1384 gives this primary meaning to marriage: "1 a: the state of being
united to a person of the opposite sex as husband or wife."
Black,
Law Dictionary (4 ed.) p. 1123 states this definition: "Marriage * * * is
the civil status, condition, or relation of one man and one woman united in law
for life, for the discharge to each other and the community of the duties
legally incumbent on those whose association is founded on the distinction of
sex."
[2] We dismiss without discussion petitioners' additional
contentions that the statute contravenes the First Amendment and Eighth Amendment
of the United States Constitution.
[3] The difference between the majority opinion of Mr.
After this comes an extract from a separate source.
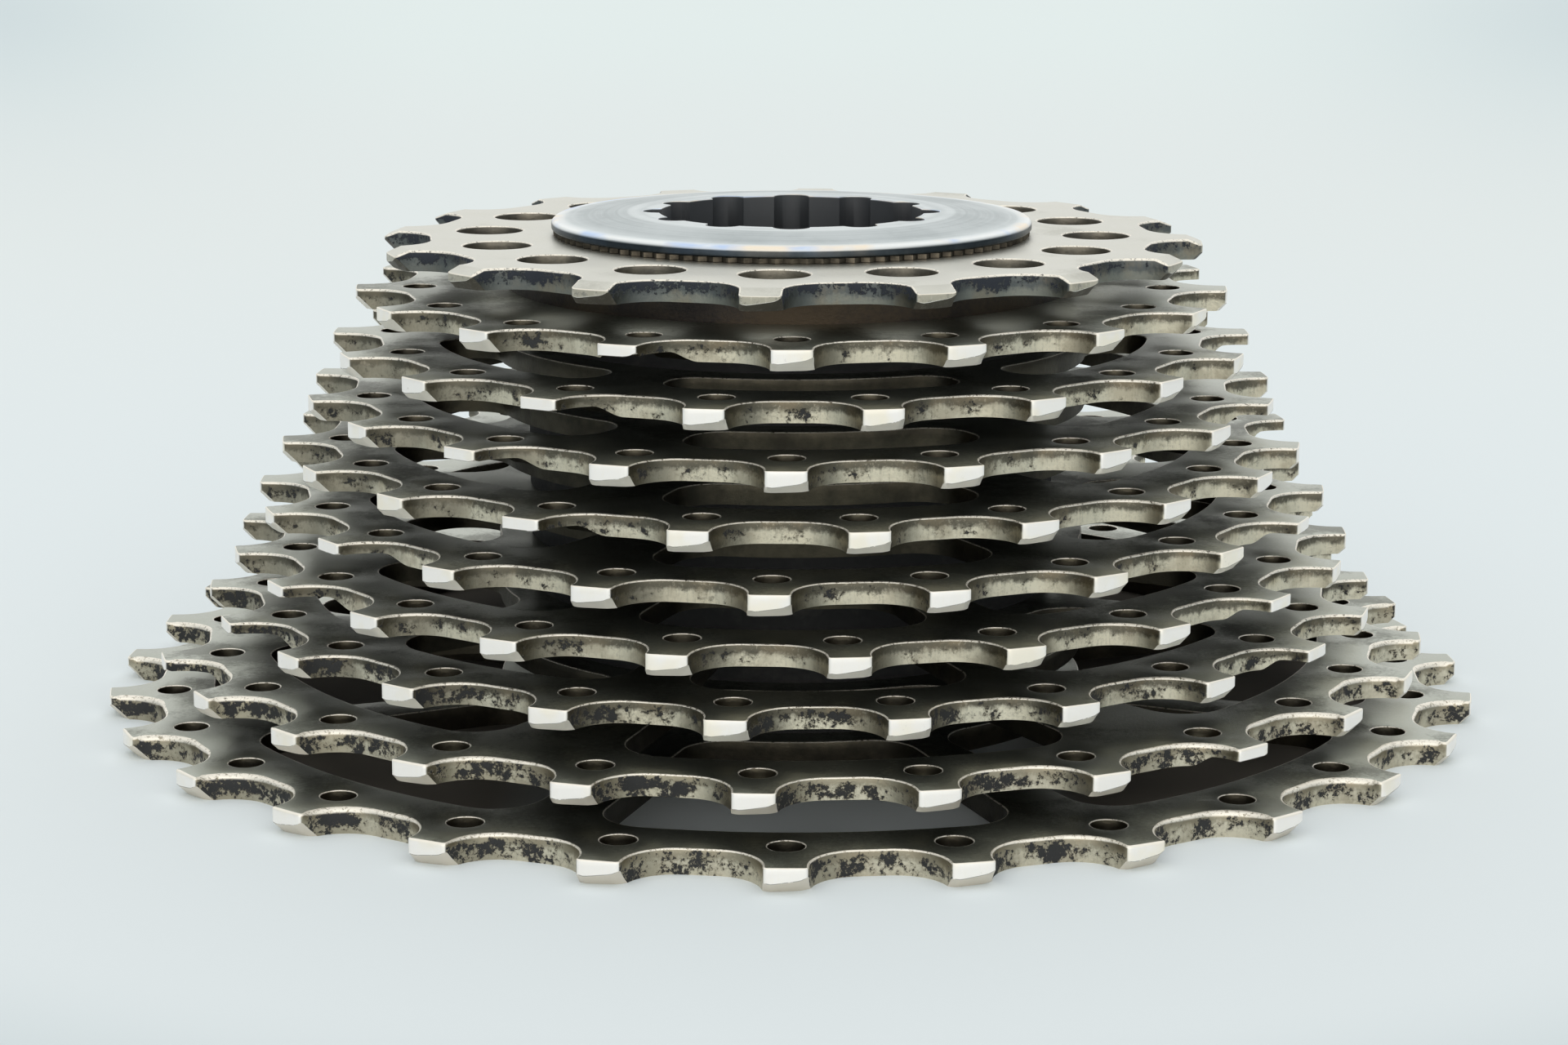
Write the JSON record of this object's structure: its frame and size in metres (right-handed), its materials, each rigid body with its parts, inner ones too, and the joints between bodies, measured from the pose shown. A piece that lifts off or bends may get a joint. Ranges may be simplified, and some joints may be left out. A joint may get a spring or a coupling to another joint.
{
  "type": "bicycle cassette",
  "caption": "Road bicycle cassette: a cone of splined, windowed sprocket plates on spacer rings, closed by a screw-in lockring that clamps it on a freehub body.",
  "frame": {"origin": "on the axis, on the back face of the largest sprocket", "axes": "+Z along the axis towards the lockring, -Y towards the tooth of the largest sprocket that faces the viewer, X to the right"},
  "size_m": [0.1094, 0.1092, 0.0391],
  "materials": {
    "sprocket_steel": "nickel-plated steel, oily and grimy on the faces, worn bright at the tooth tips",
    "first_sprocket_nickel": "satin nickel-plated steel with grime in the tooth valleys",
    "spacer_plastic": "matte black moulded plastic",
    "rivet_steel": "plain steel",
    "washer_steel": "brown-grey steel with a serrated edge",
    "lockring_zinc": "turned steel with a bright bluish zinc plating"
  },
  "bodies": {
    "stack": {"sprocket_27": "sprocket_steel", "sprocket_25": "sprocket_steel", "sprocket_23": "sprocket_steel", "sprocket_22": "sprocket_steel", "sprocket_21": "sprocket_steel", "sprocket_20": "sprocket_steel", "sprocket_19": "sprocket_steel", "sprocket_18": "sprocket_steel", "sprocket_17": "sprocket_steel", "sprocket_16": "first_sprocket_nickel", "spacer_27_25": "spacer_plastic", "spacer_25_23": "spacer_plastic", "spacer_23_22": "spacer_plastic", "spacer_22_21": "spacer_plastic", "spacer_21_20": "spacer_plastic", "spacer_20_19": "spacer_plastic", "spacer_19_18": "spacer_plastic", "spacer_18_17": "spacer_plastic", "unit_rivets": "rivet_steel"},
    "lock_washer": {"lock_washer": "washer_steel"},
    "lockring": {"lockring": "lockring_zinc"}
  },
  "joints": [
    {"name": "lockring_lift", "type": "slide", "parent": "stack", "child": "lock_washer", "axis": [0, 0, 1], "range_m": [0, 0.0045]},
    {"name": "lockring_turn", "type": "hinge", "parent": "lock_washer", "child": "lockring", "pos_m": [0, 0, 0.03785], "axis": [0, 0, 1], "range_deg": [0, 1620]}
  ],
  "couplings": [
    {"joint": "lockring_turn", "follows": "lockring_lift", "rad_per_m": 6283.2}
  ]
}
Justice Douglas and the concurring opinion of Mr. Justice Goldberg was that the
latter wrote extensively concerning this right of marital privacy as one
preserved to the individual by the Ninth Amendment. He stopped short, however,
of an implication that the Ninth Amendment was made applicable against the
states by the Fourteenth Amendment.
[4] See, Patsone v. Pennsylvania, 232 U.S. 138, 144, 34 S.Ct. 281,
282, 58 L.Ed. 539, 543 (1914). As stated in Tigner v. Texas, 310 U.S. 141, 147, 60 S.Ct. 879, 882, 84
L.Ed. 1124, 1128, 130 A.L.R. 1321, 1324 (1940), and reiterated
in Skinner v. Oklahoma ex rel. Williamson, 316 U.S. 535,
540, 62 S.Ct. 1110, 1113, 86 L.Ed. 1655, 1659, "[t]he
Constitution does not require things which are different in fact or opinion to
be treated in law as though they were the same."
[5] See, also, McLaughlin v. Florida, 379 U.S. 184, 85 S.Ct. 283, 13
L.Ed.2d 222 (1964), in which the United States Supreme Court,
for precisely the same reason of classification based only upon race, struck
down a Florida criminal statute which proscribed and punished habitual
cohabitation only if one of an unmarried couple was white and the other black.